11. I am a better person when I am less distracted. A better friend, a better daughter, a better writer, a better cook.


12. I notice when I lose a follower on Instagram. I actually notice. And it hurts my feelings! What did I do, post too many pictures of nature for you? Also: I get discouraged when I look at the big-time bloggers, when I think about how many people they’re reaching. I forget to be grateful for the hundreds that come here.

13. The social-media equivalent of a shared experience pales in comparison to the real thing. It is like taking something so phenomenally beautiful that you can’t do much except breathe, and ruining it completely by trying to be artsy and put it in black and white.

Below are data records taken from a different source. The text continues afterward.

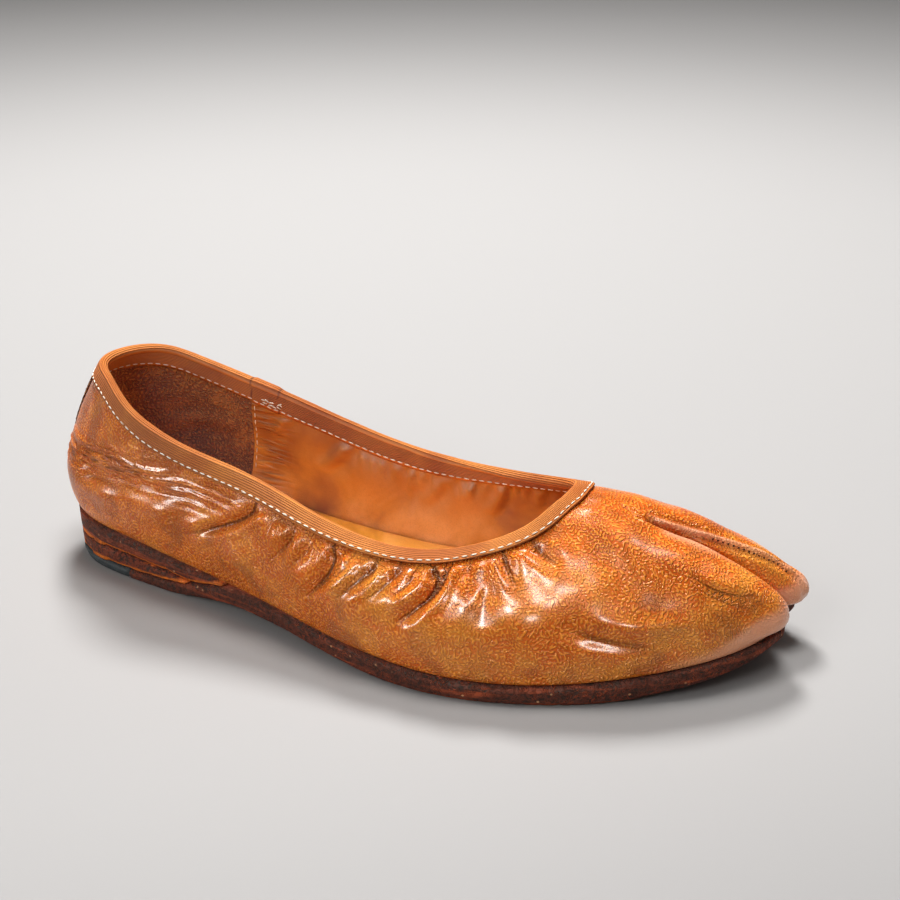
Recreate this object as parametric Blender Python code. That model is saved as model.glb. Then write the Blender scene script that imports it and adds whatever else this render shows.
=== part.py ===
"""Flat slip-on shoe with a split toe, for the right foot, standing empty on its sole.

While the pieces are shaped, x = 0 is the back of the sole and y = 0 the middle of the heel, +X runs to
the toe, +Y to the inner side of the foot and +Z up from the floor. At the end every piece is placed so
that the origin is on the floor, under the middle of the whole shoe. Lengths are in metres.
"""

import bmesh
import bpy
import numpy as np

# Main sizes of the last
LENGTH = 0.250
BALL_WIDTH = 0.086
TOPLINE_HEIGHT = 0.069
HEEL_HEIGHT = 0.0178
SOLE_EDGE = 0.0060
ARCH_RISE = 0.0036
TOE_SPRING = 0.0095

# Upper
UPPER_WALL = 0.0014
UPPER_ROWS = 13
UPPER_SPACING = 0.0054
CLEFT_SPACING = 0.0013
CLOSE_SPACING_WIDTH = 0.6
CLOSE_SPACING_FADE = 0.5

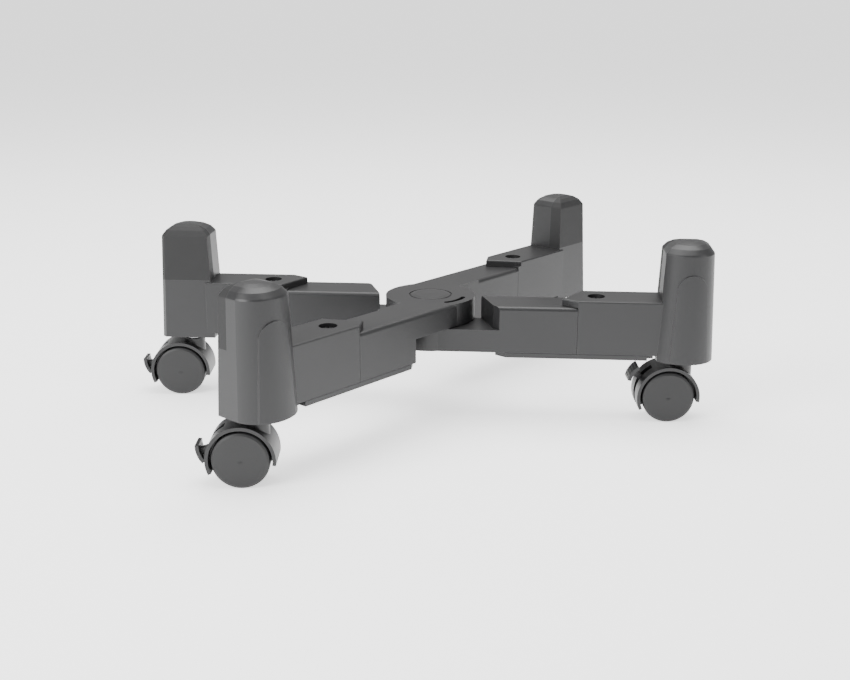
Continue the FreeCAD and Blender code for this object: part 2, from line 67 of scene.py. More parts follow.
# Sizes of the added pieces, in metres.
SCREW = {"Head height": 0.0028, "Shank radius": 0.002, "Cross": 0.0056}
SCREW_UNDERCUT = 0.0030     # head, and the play under it, taken off the shank
POST_RIBS = {"Inner radius": 0.0104, "Outer radius": 0.0147, "Height": 0.018}
POST_RIB_LIFT = 0.0115      # middle of the ribs above the foot of the socket
SPOKES = {"Inner radius": 0.0063, "Outer radius": 0.0162, "Height": 0.0030}
SPOKE_DEPTH = 0.00215       # middle of the spokes inwards from the wheel's middle
GRIP = {"Radius": 0.0179, "Spacing": math.radians(7.5), "Ridge radius": 0.00045,
        "Length": 0.0125}

# Relief and dust of the finishes.
GRAIN_DEPTH = 0.00006
TURNED_DEPTH = 0.00004
TURNED_STRENGTH = 0.12
DUST_COLOUR = (0.30, 0.29, 0.28, 1)
EDGE_HIGHLIGHT_LIFT = 0.02             # paleness the painted edge highlight adds on top of its own colour

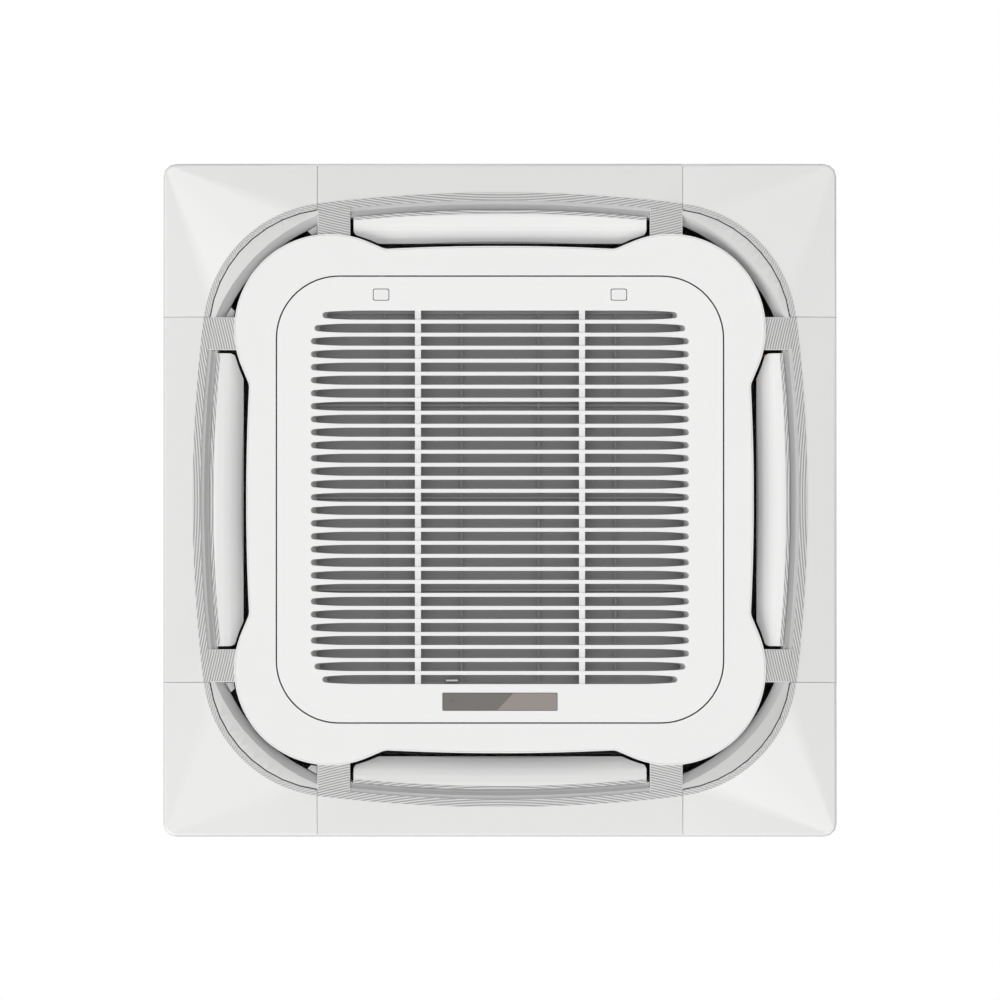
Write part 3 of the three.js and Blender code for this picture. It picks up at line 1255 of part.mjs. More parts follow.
add(unit, "intake_grille", intakeGrille(), INNER_WHITE);
add(unit, "latch_left", latch(-LATCH_X), LATCH_WHITE);
add(unit, "latch_right", latch(LATCH_X), LATCH_WHITE);
add(unit, "display_lens", displayLens(), SMOKED);
add(unit, "display_board", displayBoard(), BOARD_GREEN);
add(unit, "filter_frame", filterFrame(), INNER_WHITE);
add(unit, "filter_net", filterNet(), NET_GREY);
add(unit, "hinge_pin_left", hingePin(-HINGE_X), ZINC);
add(unit, "hinge_pin_right", hingePin(HINGE_X), ZINC);

add(unit, "cabinet_shell", cabinetShell(), GALVANISED);
add(unit, "top_plate", topPlate(), GALVANISED);
add(unit, "wall_liner", wallLiner(), FOAM);
add(unit, "drain_pan", drainPan(), FOAM);
add(unit, "bellmouth", bellmouth(), INNER_WHITE);
add(unit, "fan", fan(), FAN_GREY);
add(unit, "motor_shaft", motorShaft(), ZINC);
add(unit, "fan_nut", fanNut(), ZINC);
add(unit, "fan_motor", fanMotor(), DARK_PLASTIC);
add(unit, "motor_bracket", motorBracket(), GALVANISED);
for (let i = 0; i < 3; i++) {
  const rubber = meshOf(`motor_rubber_${i + 1}`, motorRubber(), RUBBER);
  rubber.rotation.z = (120 * i + 30) * DEG;
  unit.add(rubber);
}
add(unit, "fin_pack", finPack(), ALUMINIUM);
add(unit, "return_bends", returnBends(), COPPER);
add(unit, "gas_pipe", refrigerantPipe(GAS_PIPE, COIL_OUT - 18), BRASS);
add(unit, "liquid_pipe", refrigerantPipe(LIQUID_PIPE, COIL_OUT + 24), BRASS);
add(unit, "pipe_plate", pipePlate(), GALVANISED);
add(unit, "drain_pump", drainPump(), FOAM);
add(unit, "drain_pipe", drainPipe(), DARK_PLASTIC);
add(unit, "float_stem", floatStem(), INNER_WHITE);
add(unit, "float_ring", floatRing(), INNER_WHITE);
add(unit, "control_box", controlBox(), GALVANISED);
add(unit, "control_box_lid", controlBoxLid(), GALVANISED);

export default unit;
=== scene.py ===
import json
import math

import bpy
from mathutils import Matrix, Vector
from mathutils.bvhtree import BVHTree


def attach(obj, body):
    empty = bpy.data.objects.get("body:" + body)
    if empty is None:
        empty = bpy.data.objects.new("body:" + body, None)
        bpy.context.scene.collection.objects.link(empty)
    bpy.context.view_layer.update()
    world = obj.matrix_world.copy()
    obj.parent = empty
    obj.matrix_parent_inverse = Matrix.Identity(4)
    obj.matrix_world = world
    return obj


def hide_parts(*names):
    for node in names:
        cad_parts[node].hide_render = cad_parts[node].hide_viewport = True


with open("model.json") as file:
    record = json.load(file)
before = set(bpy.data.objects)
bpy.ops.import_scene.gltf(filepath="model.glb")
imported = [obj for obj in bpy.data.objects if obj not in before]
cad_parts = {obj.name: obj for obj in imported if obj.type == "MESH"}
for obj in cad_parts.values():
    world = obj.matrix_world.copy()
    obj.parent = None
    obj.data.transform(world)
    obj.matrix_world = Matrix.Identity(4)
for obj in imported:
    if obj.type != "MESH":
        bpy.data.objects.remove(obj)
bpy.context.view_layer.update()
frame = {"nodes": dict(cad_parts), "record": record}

nodes = frame["nodes"]
bpy.ops.object.select_all(action="DESELECT")
scene = bpy.context.scene
scene.view_settings.view_transform = "Standard"
MM = 0.001

# ------------------------------------------------------------------------------------------------
# The room: a white studio with a pale floor far below the ceiling unit. The camera is near that
# floor and looks up at the face, with the display side at the bottom of the picture. The flash
# shines along the camera's line of sight, the key light comes from the lower left of the picture,
# and one soft lamp lights the unit from above the ceiling.

FACE_LEVEL = -26 * MM
EYE_DISTANCE = 40.0
EYE_TILT = math.radians(2.1)
FLOOR_LEVEL = -42.0
PICTURE_WIDTH = 1.4116

bpy.ops.mesh.primitive_circle_add(vertices=64, radius=12, fill_type="NGON")
floor = bpy.context.object
floor.name = "studio_floor"
floor.location.z = FLOOR_LEVEL
bpy.ops.object.transform_apply(location=True, rotation=True, scale=True)

camera_data = bpy.data.cameras.new("ceiling_view")
camera_data.sensor_width = 36
camera_data.lens = 36 * EYE_DISTANCE / PICTURE_WIDTH
camera_data.clip_end = 120
camera = bpy.data.objects.new("ceiling_view", camera_data)
camera.location = (
    0,
    EYE_DISTANCE * math.sin(EYE_TILT) + 0.3 * MM,
    FACE_LEVEL - EYE_DISTANCE * math.cos(EYE_TILT),
)
camera.rotation_euler = (math.pi + EYE_TILT, 0, 0)
scene.collection.objects.link(camera)
scene.camera = camera

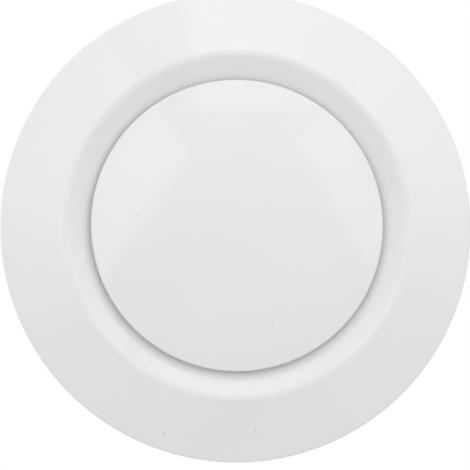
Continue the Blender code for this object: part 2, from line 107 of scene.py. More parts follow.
def turnedPiece(name, outline, sides, segments=4):
    # a circle extruded ring by ring; a corner is (radius, height), and a third number rounds it
    rings = [corner for corner in outline if corner[0] > 0]
    radius, height = rings[0][:2]
    bpy.ops.object.select_all(action="DESELECT")
    bpy.ops.mesh.primitive_circle_add(vertices=sides, radius=radius * mm, location=(0, 0, height * mm))
    piece = startEdit(name)
    for here, there in zip(rings, rings[1:]):
        extrudeRing(here, there)
    if outline[-1][0] == 0:
        extrudeRing(rings[-1], outline[-1])
    if outline[0][0] == 0:
        pickRing(piece, radius, height)
        extrudeRing(rings[0], outline[0])
    elif outline[-1][0] != 0:
        extrudeRing(rings[-1], rings[0])
    bpy.ops.mesh.select_all(action="SELECT")
    bpy.ops.mesh.remove_doubles(threshold=weld * mm)
    bpy.ops.mesh.normals_make_consistent(inside=False)
    for corner in rings:
        if len(corner) > 2:
            pickRing(piece, corner[0], corner[1])
            bpy.ops.mesh.bevel(offset=corner[2] * mm, segments=segments, profile=0.5, affect="EDGES")
    bpy.ops.object.mode_set(mode="OBJECT")
    return piece


def stationBar(name, stations, width, soften=0.0, segments=2):
    # a rectangle extruded outwards along X through (distance, low, high) stations
    distance, low, high = stations[0]
    place = (distance * mm, 0, (low + high) / 2 * mm)
    bpy.ops.object.select_all(action="DESELECT")
    bpy.ops.mesh.primitive_plane_add(size=1, location=place, rotation=(0, pi / 2, 0))
    bar = startEdit(name, ((high - low) * mm, width * mm, 1))
    for there in stations[1:]:
        middle = (there[1] + there[2]) / 2
        step = ((there[0] - distance) * mm, 0, (middle - (low + high) / 2) * mm)
        bpy.ops.mesh.extrude_region_move(TRANSFORM_OT_translate={"value": step})
        tall = (there[2] - there[1]) / (high - low)
        place = (there[0] * mm, 0, middle * mm)
        bpy.ops.transform.resize(value=(1, 1, tall), center_override=place)
        distance, low, high = there
    bpy.ops.mesh.select_all(action="SELECT")
    bpy.ops.mesh.normals_make_consistent(inside=False)
    if soften:
        bpy.ops.mesh.select_all(action="DESELECT")
        bpy.ops.mesh.edges_select_sharp(sharpness=radians(crease))
        bpy.ops.mesh.bevel(offset=soften * mm, segments=segments, profile=0.5, affect="EDGES")
    bpy.ops.object.mode_set(mode="OBJECT")
    return bar


def turnTo(piece, angle, axis="Z"):
    # turns a piece about the middle
    piece.rotation_euler = (0, 0, radians(angle)) if axis == "Z" else (0, radians(angle), 0)
    applyPlace(piece)


def moveBy(piece, x, y, z):
    piece.location = (x * mm, y * mm, z * mm)
    applyPlace(piece)


def copyOf(piece, name):
    # a copy with a mesh of its own
    selectOnly(piece)
    bpy.ops.object.duplicate()
    copy = bpy.context.object
    copy.name = name
    copy.data.name = name
    return copy


def ringOf(piece, count, start=0.0):
    # copies the piece round Z until it stands count times, all in one mesh
    turnTo(piece, start)
    bpy.ops.object.mode_set(mode="EDIT")
    bpy.ops.mesh.select_all(action="SELECT")
    for _ in range(count - 1):
        bpy.ops.mesh.duplicate()
        bpy.ops.transform.rotate(value=2 * pi / count, orient_axis="Z", center_override=(0, 0, 0))
    bpy.ops.object.mode_set(mode="OBJECT")
    return piece


def hexagonBar(halfFlat, length, middle):
    # an upright hexagon bar, whose flats are halfFlat from the axis
    corner = halfFlat / cos(pi / 6)
    place = (0, 0, middle * mm)
    bpy.ops.object.select_all(action="DESELECT")
    bpy.ops.mesh.primitive_cylinder_add(
        vertices=6, radius=corner * mm, depth=length * mm, location=place
    )
    return bpy.context.object


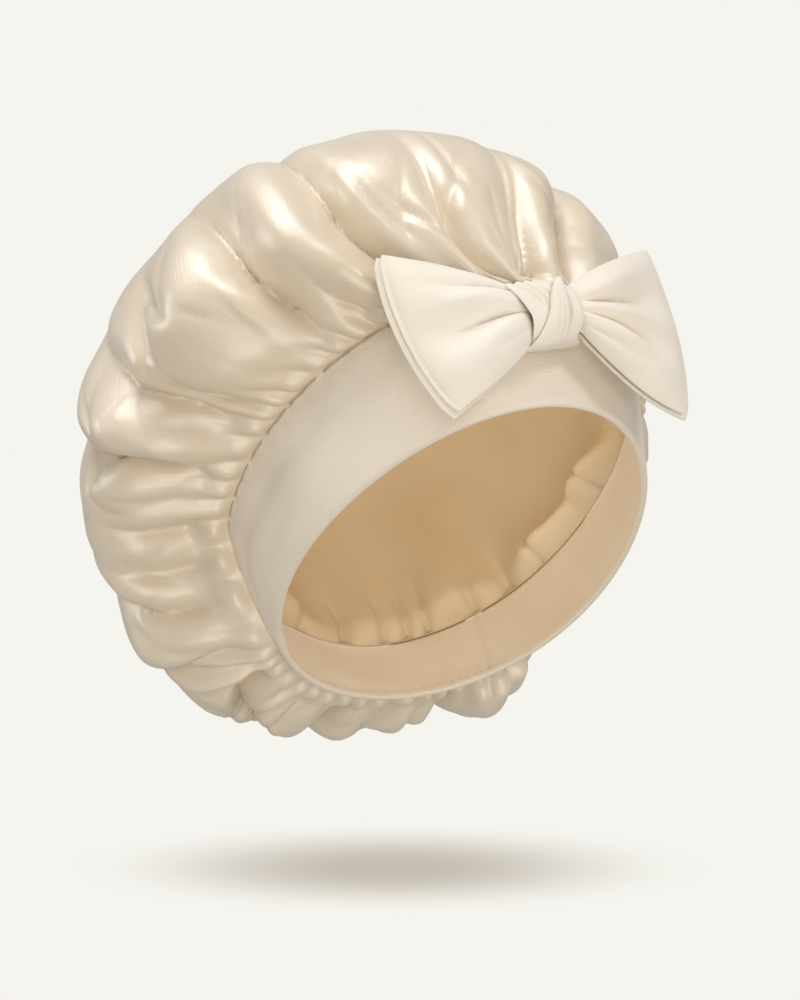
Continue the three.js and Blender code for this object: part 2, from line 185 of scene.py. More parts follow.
world = bpy.data.worlds.new("studio")
bpy.context.scene.world = world
world.use_nodes = True
sky = world.node_tree
sky.nodes.clear()
seen = add(sky, "ShaderNodeBackground", {"Color": linear(BACKGROUND), "Strength": 1.0})
lighting = add(sky, "ShaderNodeBackground", {"Color": linear("#FFFDF9"), "Strength": WORLD_LIGHT})
path = add(sky, "ShaderNodeLightPath")
choice = add(sky, "ShaderNodeMixShader", links={
    0: path.outputs["Is Camera Ray"], 1: lighting.outputs[0], 2: seen.outputs[0],
})
add(sky, "ShaderNodeOutputWorld", links={"Surface": choice.outputs[0]})
bpy.context.scene.view_settings.view_transform = "Standard"


def stage_sheet(name, half_width, material):
    """A large flat square that belongs to the studio and not to the bonnet."""
    shape = bmesh.new()
    bmesh.ops.create_grid(shape, x_segments=1, y_segments=1, size=half_width)
    mesh = bpy.data.meshes.new(name)
    shape.to_mesh(mesh)
    shape.free()
    mesh.materials.append(material)
    sheet = bpy.data.objects.new(name, mesh)
    bpy.context.scene.collection.objects.link(sheet)
    return sheet


paint = new_material("matte white studio paint")
matte = add(paint.node_tree, "ShaderNodeBsdfPrincipled", {"Base Color": linear(BACKGROUND), "Roughness": 0.9})
add(paint.node_tree, "ShaderNodeOutputMaterial", links={"Surface": matte.outputs[0]})
floor = stage_sheet("floor", FLOOR_HALF_WIDTH, paint)
floor.location = (0, 0, -FLOOR_BELOW)

# %% Wall paint with the soft shadow
pixel = SENSOR / PHOTO_HEIGHT / LENS * (DISTANCE + WALL_BEHIND)
wall_paint = new_material("pale wall with a soft shadow")
tree = wall_paint.node_tree
place = add(tree, "ShaderNodeTexCoord")
shadow_at = add(tree, "ShaderNodeMapping", {
    "vector_type": "TEXTURE",
    "Location": (SHADOW_PIXELS["right"] * pixel, SHADOW_PIXELS["up"] * pixel, 0),
    "Scale": (SHADOW_PIXELS["half_width"] * pixel, SHADOW_PIXELS["half_height"] * pixel, 1),
}, {"Vector": place.outputs["Object"]})
reach = add(tree, "ShaderNodeVectorMath", {"operation": "LENGTH"}, {0: shadow_at.outputs[0]})
fade = add(tree, "ShaderNodeMapRange", {
    "interpolation_type": "SMOOTHERSTEP",
    "From Min": 0.0, "From Max": SHADOW_EDGE, "To Min": 1.0, "To Max": 0.0,
}, {"Value": reach.outputs["Value"]})
tint = add(tree, "ShaderNodeMix", {"data_type": "RGBA"}, {0: fade.outputs[0]})
tint.inputs[6].default_value = linear(BACKGROUND)
tint.inputs[7].default_value = linear(SHADOW)
glow = add(tree, "ShaderNodeEmission", {"Strength": 1.0}, {"Color": tint.outputs[2]})
add(tree, "ShaderNodeOutputMaterial", links={"Surface": glow.outputs[0]})
wall = stage_sheet("wall", WALL_HALF_WIDTH, wall_paint)
wall.matrix_world = Matrix.Translation(TARGET - towards_camera * WALL_BEHIND) @ axes
for ray in ("visible_diffuse", "visible_glossy", "visible_transmission", "visible_shadow"):
    setattr(wall, ray, False)

# %% [markdown]
# ## Sizes
#
# These are the sewing sizes, in millimetres and radians. The solids in the frame were made from the
# same ones, so each dressed surface lies where its solid is. Only the crown's cloth is thinner here.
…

No more living-in-color. No more sounds. No more smells.

14. Sometimes (lately), I have to ask myself if I am doing things for the picture. Am I going to this place because the view is supposed to be fabulous? Am I going to this restaurant because Food & Wine told me I should?


15. The obvious answer would be to stop, then. Just stop. Stop looking for quotes, just-the-right-ones, on Tumblr. Stop pinning recipes (I will never make) on Pinterest. Stop storytelling my life, my not-very-happy life, on Instagram.

Or I could just slow it down, for a while. Take a week off Instagram. Put Pinterest away for a month. Forget about Facebook. The Internet would carry on without me, I’m sure.


But it’s not quite that easy. Not quite that simple. Because if I stop doing those things, I feel like I will have to stop blogging, too. The quotes, the recipes, the kitchen stories, the photos — they all inspire me to write.

And then I have to think about why I write. Why I blog. Why I started blogging in the first place. I have to ask myself if those reasons still feel genuine and good.

And then I have to think about other things, things I want to think about even less. Like why I don’t feel wildly enthused by the thought of writing just for me. If writing is my dream. If writing really is just something I love to do, have to do.

I have to think about what else I could do to make peace with everything bouncing around my brain. Especially while I’m trying to get better — I have to think about that. And then I have to think about what else could I do, to feel a little less all-alone-in-the-world. And how on earth I will fill my days, if I’m not on the computer for half of them.


“I wrapped my hands around the coffee. The warmth felt good. The next table over there was a girl with blue hair leaning over a notebook and chewing on a ballpoint pen, and at the table next to her was a little boy in a soccer uniform sitting with his mother who told him, The plural of elf is elves. A wave of happiness came over me. It felt giddy to be part of it all. To be drinking a cup of coffee like a normal person. I wanted to shout out: The plural of elf is elves! What a language! What a world!” -Nicole Kraus


4 thoughts on “Less Online, More in Life

  1. this post hit home. your writing is so authentic… no fluff and I dig it. Sometimes I get so tried and having my iphone attached to me at all times I actually feel the rage to throw it against a wall. I’ve lived without a phone and internet while traveling… I’ve given up facebook and stopped blogging and it took getting used to. But living in the present felt so much better than living glued to a screen. That being said, I’m back on all social media, back to blogging… and I constantly am asking myself, what is it all for?

    • Aww, thanks for commenting Leslie. I admire you for giving it a try. I want to, too. What did you miss most about it, during your time away?

      I have a feeling it would be hard for me at first (this sounds so pathetic but I’m 80% sure I’m actually addicted), but then really freeing. I feel like I might be A LOT happier in the long run. At the same time, it’s hard to give up, because I’ve made a lot of real-life friends through the blog. So I’ve been holding onto that hope! And I’m pretty shy, so writing has always sort of always been my first way of reaching out. Probably time to work on that…

  2. Hannah, I hope that you enjoy your time away from a life plugged in, and that many of your days are filled with beauty and peace. Portland is an amazing place to enjoy the great outdoors and reflect with what matters most. Your writing touches so many, thanks for sharing.